Later in the afternoon I went out again and took a very strenuous walk, as by now the snow was 15 or 16 inches deep with a lot of drifts. Every step was an effort. To get from the driveway into the road, which had been somewhat cleared, I had to get past huge piles of plowed snow, sinking hip-deep into the cold, wet mess, causing me to fall down and momentarily wonder whether I could get the strength and leverage to get back up. At this point, snow was coming down at the rate of two or three inches per hour. The way the wind was gusting and blowing the snow around, I pictured myself just being buried in a drift as night descended and not being found until the spring thaw. Yes, I have a vivid imagination. But soon I was back on my feet, walking the road a bit and taking some photos before retreating to my cozy apartment and making some chocolate chip cookies. Yes, indeed, a much more pleasant experience than the blizzard of ’78!
In all we received 22 inches of snow here in Little Compton, Rhode Island, with closer to 30 inches along the northeastern coast of Massachusetts between Plymouth and Boston. The next morning was cold, only reaching 25 degrees or so by mid-day, but the sun was shining, and the blue skies set off the snowy landscapes beautifully. My landlord had plowed the driveway, allowing me to get out to the road, and so after breakfast I set out for an 80-mile-long drive through a dozen small towns in Rhode Island and southeastern Massachusetts to take photos. It was spectacular; because of the freezing temperatures, snow and ice clung to tree branches and bushes and didn’t melt, so everything sparkled in the sunlight. It was a fantastic day.

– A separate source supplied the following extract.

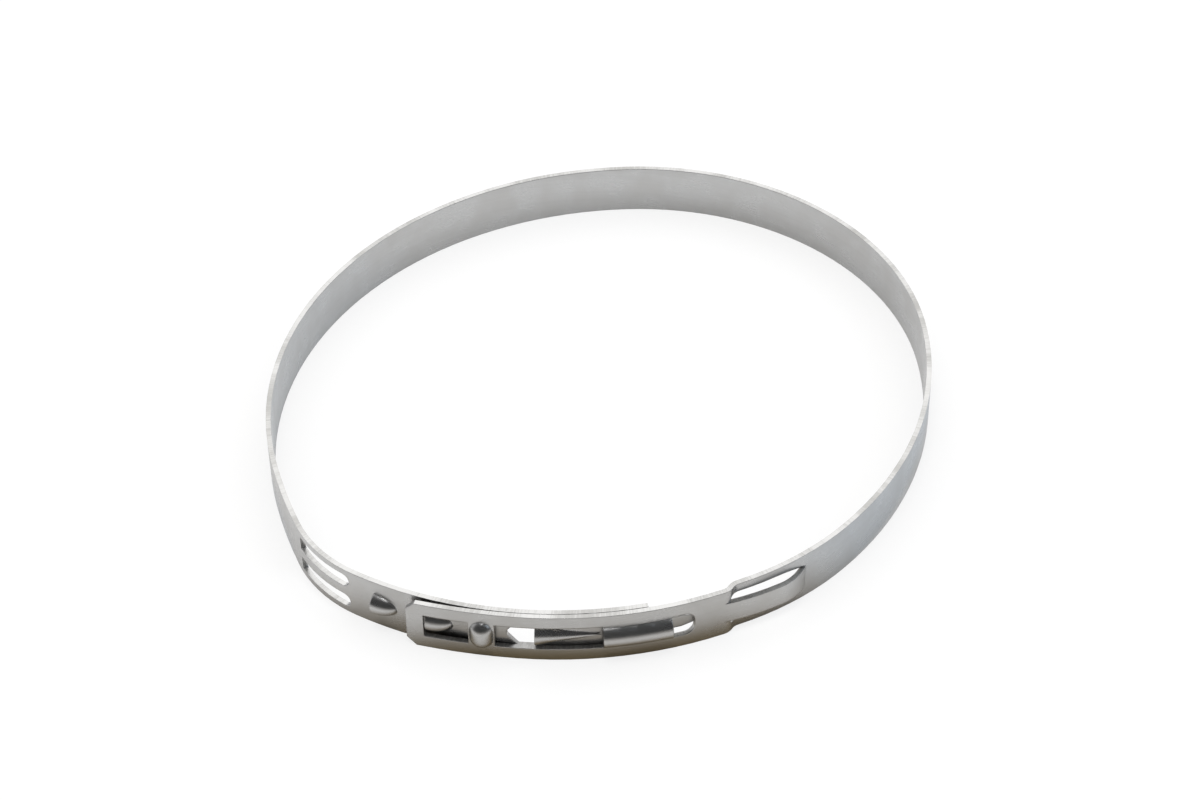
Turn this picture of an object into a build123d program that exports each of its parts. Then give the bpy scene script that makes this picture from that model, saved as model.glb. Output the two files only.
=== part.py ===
"""Low-profile band clamp: one stamped and rolled steel strip, hooked shut and not yet tightened.

The strip is followed along its inner face, the face that seats on the hose, from the free end of the
head, round the joggle, the front, the right, the back and the bend, to the tip of the tongue under the
head. A heading is the direction of that course seen from above, in degrees, with 0 along +X.
"""
from build123d import *
from math import atan, cos, degrees, radians, sin, sqrt
import os

# Strip
strip_width = 9.0
strip_thickness = 0.8

# Plan of the ring: radii of the inner face, and headings where one arc passes into the next
lap_radius = 61.0
front_radius = 49.2
front_right_radius = 61.5
left_radius = 103.0
bend_radius = 23.2
head_end_heading = 22.5
front_end_heading = 46.7
front_right_end_heading = 95.6
right_end_heading = 181.2
back_end_heading = 284.5
left_end_heading = 292.3
bend_end_heading = 328.1

# Lap of the head over the tail
lap_gap = 0.12
joggle_length = 2.7
lifted_length = 17.0
lifted_radius = 95.0

# Head, in lengths along the strip from the joggle to the free end
joggle_land = 4.8
end_window_length = 3.7
tunnel_length = 10.4
draw_window_length = 16.25
bar_width = 4.0
tooth_window_length = 6.85
free_end_land = 2.9
window_height = 4.4
end_window_round = 1.7
corner_chamfer = 1.5

# Pressed forms
hook_rise = 1.5
hook_half_width = 2.05
hook_wall = 0.45
tooth_hook_length = 4.1
draw_hook_length = 7.4
bulge_rise = 1.3
bulge_width = 3.7
bulge_overrun = 0.4
tunnel_rise = 1.4
form_side_land = 0.2

# Tail
hook_play = 0.2
hook_pitch = 9.15
draw_hook_spacing = 16.7
relief_hole_length = 4.7
relief_hole_half_height = 2.6
relief_hole_point = 2.1
relief_tip_round = 1.3
tail_beyond_draw_hook = 17.3
tongue_length = 7.3
tongue_width = 2.3
tongue_taper = 2.2
tongue_tip_width = 0.9

# Strap behind the joggle and slots in the bend
strap_reach = 12.0
strap_crest_reach = 7.0
strap_crest_rise = 1.45
strap_kick = 7.0
strap_root_land = 1.0
strap_half_width = 1.95
strap_straight = 10.5
strap_opening_half_height = 2.9
strap_opening_straight = 9.0
strap_tip_half_height = 2.1
strap_wall_lap = 0.2
strap_slit_round = 0.5
slot_height = 2.5
slot_bridge = 1.8
slot_length = 12.1
slot_end_land = 0.8
slot_round = 1.2
slot_lead_round = 0.5

# Depth by which a cutter passes clear of the sheet it cuts
clear_cut = 1.0

half_width = strip_width / 2
half_window = window_height / 2
half_tongue = tongue_width / 2
half_bridge = slot_bridge / 2
head_radius = lap_radius + strip_thickness + lap_gap
tail_face_radius = lap_radius + strip_thickness
head_face_radius = head_radius + strip_thickness
between_layers = tail_face_radius + lap_gap / 2


def outward(heading):
    """Unit vector square to a heading, pointing out of the ring."""
    return Vector(sin(radians(heading)), -cos(radians(heading)), 0)


def along(heading):
    """Unit vector of a heading."""
    return Vector(cos(radians(heading)), sin(radians(heading)), 0)


def chord(first, last):
    """Vector from end to end of an arc of radius 1 that turns from one heading to another."""
    return outward(last) - outward(first)


def heading_before_joggle(distance):
    """Heading of a point of the lap that lies a length before the joggle."""
    return head_end_heading - degrees(distance / tail_face_radius)


# Places on the head, counted back from the joggle
end_window_end = heading_before_joggle(joggle_land)
tunnel_end = heading_before_joggle(joggle_land + end_window_length)
draw_window_end = heading_before_joggle(joggle_land + end_window_length + tunnel_length)
head_to_bar = joggle_land + end_window_length + tunnel_length + draw_window_length
bar_end = heading_before_joggle(head_to_bar)
tooth_window_end = heading_before_joggle(head_to_bar + bar_width)
tooth_window_start = heading_before_joggle(head_to_bar + bar_width + tooth_window_length)
head_length = head_to_bar + bar_width + tooth_window_length + free_end_land
lift_heading = heading_before_joggle(head_length - lifted_length)
free_end_heading = lift_heading - degrees(lifted_length / lifted_radius)

# Places on the tail: the first tooth hook bears on the edge of its window
tooth_hook_heading = tooth_window_start + degrees(hook_play / tail_face_radius)
next_hook_heading = tooth_hook_heading - degrees(hook_pitch / tail_face_radius)
draw_hook_heading = tooth_hook_heading + degrees(draw_hook_spacing / tail_face_radius)
shoulder_heading = draw_hook_heading + degrees(tail_beyond_draw_hook / tail_face_radius)
tongue_tip_heading = shoulder_heading + degrees(tongue_length / tail_face_radius)

# The joggle is two equal arcs that carry the inner face in by one thickness and the gap
joggle_step = strip_thickness + lap_gap
joggle_turn = 2 * degrees(atan(joggle_step / joggle_length))
joggle_radius = joggle_length / (2 * sin(radians(joggle_turn)))
joggle_in_radius = joggle_radius - strip_thickness / 2
joggle_out_radius = joggle_radius + strip_thickness / 2
joggle_mid_heading = head_end_heading + joggle_turn

# The right and back radii are the two that close the ring on the lap
first_leg = joggle_in_radius * chord(head_end_heading, joggle_mid_heading)
first_leg += joggle_out_radius * chord(head_end_heading, joggle_mid_heading)
first_leg += front_radius * chord(head_end_heading, front_end_heading)
first_leg += front_right_radius * chord(front_end_heading, front_right_end_heading)
last_leg = left_radius * chord(back_end_heading, left_end_heading)
last_leg += bend_radius * chord(left_end_heading, bend_end_heading)
lap_leg = lap_radius * outward(bend_end_heading) - head_radius * outward(head_end_heading)
open_leg = lap_leg - first_leg - last_leg
right_leg = chord(front_right_end_heading, right_end_heading)
back_leg = chord(right_end_heading, back_end_heading)
span = right_leg.X * back_leg.Y - right_leg.Y * back_leg.X
right_radius = (open_leg.X * back_leg.Y - open_leg.Y * back_leg.X) / span
back_radius = (right_leg.X * open_leg.Y - right_leg.Y * open_leg.X) / span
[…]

In defiance of the typical “snowbird” pattern, I will be leaving New England in mid-March for Florida, and while I am looking forward to a couple of months spent on her warm, sun-kissed beaches, I wouldn’t have wanted to miss the cold, crisp winter days here in New England. After living so much of my adult life in San Francisco, California, where the “change of seasons” means fog vs. no fog, drought and fire vs. floods and mudslides, it’s been great to get back to my New England roots and enjoy the whole gamut of what the seasons have to offer. Fall will still always be my favorite time of year, especially in New England, but there’s nothing like a well-placed bomb cyclone to bring a smile to my face!